Her learning included 3 years practicing with senior consultants of T.C.M. from China and frequent training in T.C.M. hospitals in China.

In 1996 after initial studying of TCM, Weiying went to the Hangzhou Red Cross Hospital in Zhejiang province of China. There she learnt extensively about Chinese medicine (in particular acupuncture); from the ancient theories to the modern treatments. She was also taught by Dr Jingen Liang, a famous acupuncturist in Number One Hospital of Hangzhou.

A while later, Weiying and a partner opened her first clinic in North London, where she practised Chinese medicine under the supervision of Dr Xiliang Zhao, who had more than thirty years of experience practicing TCM. She was able to both apply her skills clinically and strengthen her theoretical knowledge.

In April 1998, Weiying established her own and present clinic in Wolverhampton where she initially practised under Dr Qinling Li, a senior consultant from China. From her lessons with Dr Li, she developed her knowledge in biomedical science, anatomy, acupuncture points and read famous books on ancient Chinese medicine.

Meanwhile, she completed her studies at the London College of Acupuncture and Oriental Medicine, graduating in 1999.

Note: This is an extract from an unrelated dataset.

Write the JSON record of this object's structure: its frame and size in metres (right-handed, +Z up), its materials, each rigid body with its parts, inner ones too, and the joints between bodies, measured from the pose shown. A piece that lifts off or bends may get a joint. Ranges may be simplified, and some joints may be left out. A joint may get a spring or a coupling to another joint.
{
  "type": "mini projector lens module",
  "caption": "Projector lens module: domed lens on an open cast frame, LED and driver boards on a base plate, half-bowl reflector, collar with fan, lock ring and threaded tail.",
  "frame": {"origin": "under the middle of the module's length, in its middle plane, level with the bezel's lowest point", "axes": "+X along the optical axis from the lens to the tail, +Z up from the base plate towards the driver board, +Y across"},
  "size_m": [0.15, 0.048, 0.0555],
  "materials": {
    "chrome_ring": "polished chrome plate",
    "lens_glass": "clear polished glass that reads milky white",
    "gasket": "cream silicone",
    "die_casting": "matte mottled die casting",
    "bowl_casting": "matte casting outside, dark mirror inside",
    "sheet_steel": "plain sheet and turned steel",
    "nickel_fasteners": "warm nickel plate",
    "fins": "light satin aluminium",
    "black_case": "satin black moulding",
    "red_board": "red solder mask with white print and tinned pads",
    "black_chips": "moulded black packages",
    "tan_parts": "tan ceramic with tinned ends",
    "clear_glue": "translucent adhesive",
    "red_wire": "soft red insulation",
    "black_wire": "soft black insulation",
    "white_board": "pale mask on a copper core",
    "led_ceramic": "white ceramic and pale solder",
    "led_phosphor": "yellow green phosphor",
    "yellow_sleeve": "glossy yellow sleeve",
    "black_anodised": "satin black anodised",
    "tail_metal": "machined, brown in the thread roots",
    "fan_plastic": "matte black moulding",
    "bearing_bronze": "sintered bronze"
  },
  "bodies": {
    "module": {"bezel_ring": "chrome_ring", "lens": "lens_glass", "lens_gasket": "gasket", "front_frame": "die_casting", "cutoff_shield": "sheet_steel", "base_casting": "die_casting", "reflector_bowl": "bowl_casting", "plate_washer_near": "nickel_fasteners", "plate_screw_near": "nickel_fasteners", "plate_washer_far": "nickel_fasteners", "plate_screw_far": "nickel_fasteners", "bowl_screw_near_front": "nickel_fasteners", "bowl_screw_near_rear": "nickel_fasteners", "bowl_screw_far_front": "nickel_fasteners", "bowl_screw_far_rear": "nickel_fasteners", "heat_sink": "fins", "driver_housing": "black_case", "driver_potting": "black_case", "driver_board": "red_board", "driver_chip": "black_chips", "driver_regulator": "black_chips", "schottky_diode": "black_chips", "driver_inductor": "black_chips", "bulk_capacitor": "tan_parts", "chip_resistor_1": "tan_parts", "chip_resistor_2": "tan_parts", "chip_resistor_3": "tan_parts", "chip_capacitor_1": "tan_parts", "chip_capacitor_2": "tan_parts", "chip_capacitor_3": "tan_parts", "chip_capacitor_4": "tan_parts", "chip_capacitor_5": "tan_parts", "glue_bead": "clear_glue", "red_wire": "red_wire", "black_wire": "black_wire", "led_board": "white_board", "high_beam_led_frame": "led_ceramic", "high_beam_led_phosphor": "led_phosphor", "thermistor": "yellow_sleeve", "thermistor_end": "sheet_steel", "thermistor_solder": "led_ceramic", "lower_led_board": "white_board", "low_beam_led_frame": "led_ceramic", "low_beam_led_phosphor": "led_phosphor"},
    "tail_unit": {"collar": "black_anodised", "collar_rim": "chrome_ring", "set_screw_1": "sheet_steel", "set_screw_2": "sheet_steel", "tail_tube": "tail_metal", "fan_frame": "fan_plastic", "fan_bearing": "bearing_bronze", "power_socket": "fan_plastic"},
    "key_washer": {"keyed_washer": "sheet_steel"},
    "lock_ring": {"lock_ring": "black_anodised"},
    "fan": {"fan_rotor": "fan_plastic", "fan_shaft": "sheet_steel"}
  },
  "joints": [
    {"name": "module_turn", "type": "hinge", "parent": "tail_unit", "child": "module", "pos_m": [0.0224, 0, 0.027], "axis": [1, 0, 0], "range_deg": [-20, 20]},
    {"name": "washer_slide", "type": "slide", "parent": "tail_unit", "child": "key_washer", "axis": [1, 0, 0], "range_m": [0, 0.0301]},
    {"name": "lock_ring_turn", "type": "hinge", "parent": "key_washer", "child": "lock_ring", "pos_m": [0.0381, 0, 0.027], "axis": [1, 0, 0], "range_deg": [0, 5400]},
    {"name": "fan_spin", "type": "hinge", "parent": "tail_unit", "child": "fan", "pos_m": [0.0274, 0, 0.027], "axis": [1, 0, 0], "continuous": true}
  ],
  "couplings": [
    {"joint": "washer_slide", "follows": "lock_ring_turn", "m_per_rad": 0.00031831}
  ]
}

In 2001, Weiying took the opportunity to go to the Chinese Medicine Hospital of Hangzhou. There, she practiced herbal medicine with Dr Fu An Tang, who was a renowned herbalist in Hangzhou. She also practiced acupuncture, learning the latest acupuncture treatments there.

In May 2002, she started a post-graduate course in Xing Lin postgraduate college of traditional Chinese medicine in London to further her professional knowledge and practice experience. She completed the course in September 2003.

She published a paper in November 2004 in the The Journal of The Association of Traditional Chinese Medicine (T.C.M.) U.K., and another paper about how acupuncture and Chinese herbal medicine can help to treat Osteoporosis in postmenopausal women.

In 2007, Weiying was nominated as regional co-ordinator of central England and central Wales for ATCM. She has also been employed by Freshwinds in Birmingham, an organisation funded by the city council offering palliative care.

She has been a member of RCHM since 1999, and is a member of ATCM and the British acupuncture council.